> [Set problem]
Return all lines in the material below that contain "bodies".

---*---

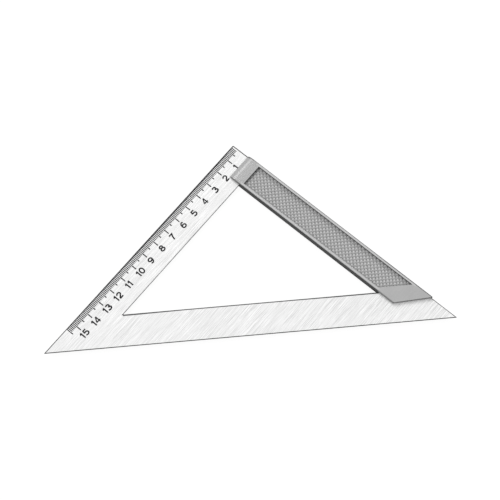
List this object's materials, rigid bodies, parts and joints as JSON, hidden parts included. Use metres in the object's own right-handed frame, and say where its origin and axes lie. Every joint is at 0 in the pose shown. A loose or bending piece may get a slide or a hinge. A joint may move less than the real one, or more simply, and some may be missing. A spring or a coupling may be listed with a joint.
{
  "type": "drafting triangle",
  "caption": "Flat right-angled set square: an open steel blade with a scale edge, one leg clamped in a thicker stock with studded grip pads.",
  "frame": {"origin": "under the middle of the blade's outline, in the plane of the stock's back face", "axes": "+X along the base edge towards the stocked tip, +Y towards the right angle, +Z out of the face with the scale"},
  "size_m": [0.2474, 0.1238, 0.006],
  "materials": {
    "blade_steel": "finely brushed along the scale edge, with inked graduations",
    "stock_alloy": "satin grey casting",
    "grip_plastic": "matt grey, moulded with studs",
    "rivet_metal": "bare, set flush"
  },
  "bodies": {
    "root": {"blade": "blade_steel", "stock_front": "stock_alloy", "stock_back": "stock_alloy", "grip_front": "grip_plastic", "grip_back": "grip_plastic", "rivets": "rivet_metal"}
  },
  "joints": []
}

---*---

> [Task result]
List this object's materials, rigid bodies, parts and joints as JSON, hidden parts included. Use metres in the object's own right-handed frame, and say where its origin and axes lie. Every joint is at 0 in the pose shown. A loose or bending piece may get a slide or a hinge. A joint may move less than the real one, or more simply, and some may be missing. A spring or a coupling may be listed with a joint.
  "bodies": {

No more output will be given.